En buena parte porque Thiem ha demostrado una capacidad de sufrimiento única, imposible darle por muerto porque siempre pone una bola de más. Ha adquirido una condición de competidor impresionante, recordando incluso al mejor Nadal, y no le perdió jamás la cara al partido, convencido de que podía. Por no intentarlo no iba a ser, así que mantuvo en ese segundo set un nivel altísimo mientras Djokovic perdía parte de su alegría. La grada, que tomó un claro favoritismo por el austriaco en esa fase, vibraba con el espectáculo.

 

Parecía que llegaba la reacción del serbio cuando, colérico, dejó sordo al personal de la Rod Laver Arena al recuperar el break, un grito de liberación y desafiante como pocos, un aviso a navegantes. Ahí estaba el depredador, muy vivo después de la tormenta, de nuevo enchufado con puños y buenos golpes, pero él mismo se perdió por el camino cuando, en el juego posterior, fue amonestado dos veces por consumir más tiempo del reglamentario entre el final de un punto y el inicio de otro, obligado a sacar con segundo saque. «Te has hecho famoso, bien hecho», le soltó Djokovic con toda la ironía al juez de silla mientras le daba golpes en el pie, algo que no se puede hacer.

Thiem, de todos modos, había hecho méritos más que suficientes como para apuntarse ese segundo set, muy acertado con los golpes paralelos y escapando de la trampa que le tendía su rival, quien abusó de los tiros al revés.
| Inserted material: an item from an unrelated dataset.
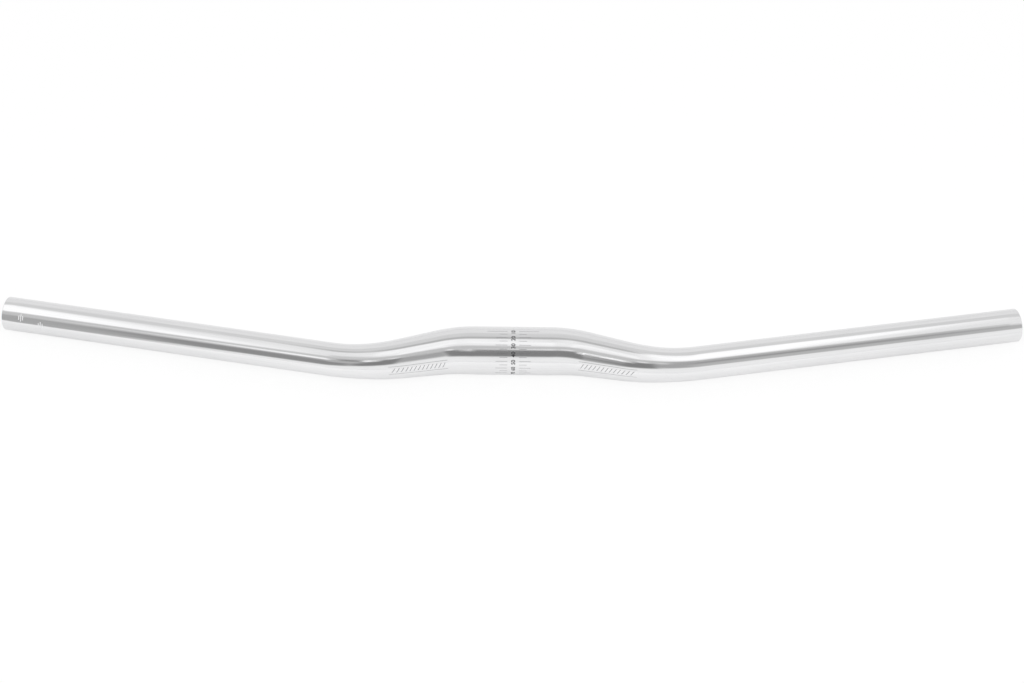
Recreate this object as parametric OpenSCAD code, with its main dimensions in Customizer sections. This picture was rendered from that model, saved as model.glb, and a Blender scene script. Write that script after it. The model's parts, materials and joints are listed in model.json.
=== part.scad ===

Había dado un giro total el partido y Djokovic, por entonces, jugaba únicamente contra sus propios miedos, tan ofuscado que ejecutaba saques a velocidades ridículas. Simplemente, estaba fuera de la pelea y pareció renunciar cuando entregó dos servicios de manera consecutivo en el inicio de ese tercer capítulo. El campeón estaba más apurado que nunca.

Desde el desenlace de esa segunda manga hasta el 4-0 de la segunda, el serbio había perdido seis juegos consecutivos y, lo peor de todo, no daba indicios como para pensar en una reacción. Había implosionado, las piernas le andaban a ritmo de tortuga y sus impactos eran inofensivos. Al caer por 6-2 sin apenas ofrecer resistencia, se fue al vestuario en busca de un milagro. Necesitaba aire, necesitaba algo en lo que creer.

Subió el nivel en el cuarto set, imperativo el despertar de Djokovic para no irse antes de lo esperado. Por fin hubo un soplo de orgullo desde Belgrado cuando parecía del todo impensable que regresara a una final de la que pareció haber dimitido mucho antes. Forzó el quinto set, una prueba más de que siempre vuelve, y ahí dio un zarpazo nada más que noqueó a Thiem. El aspirante, tan cerca que lo tuvo, perdía la oportunidad de su vida.

El epílogo descubrió al Djokovic de toda vida, un devorador legendario al que Australia sienta de maravilla. Cuenta ya 17 grandes y se cuela en esa batalla encarnizada por tener más majors que nadie, un pedazo irrepetible de la historia del tenis. Djokovic siempre tendrá a Melbourne en su corazón, mientras que Thiem tendrá esta final en su cabeza durante un largo periodo de tiempo.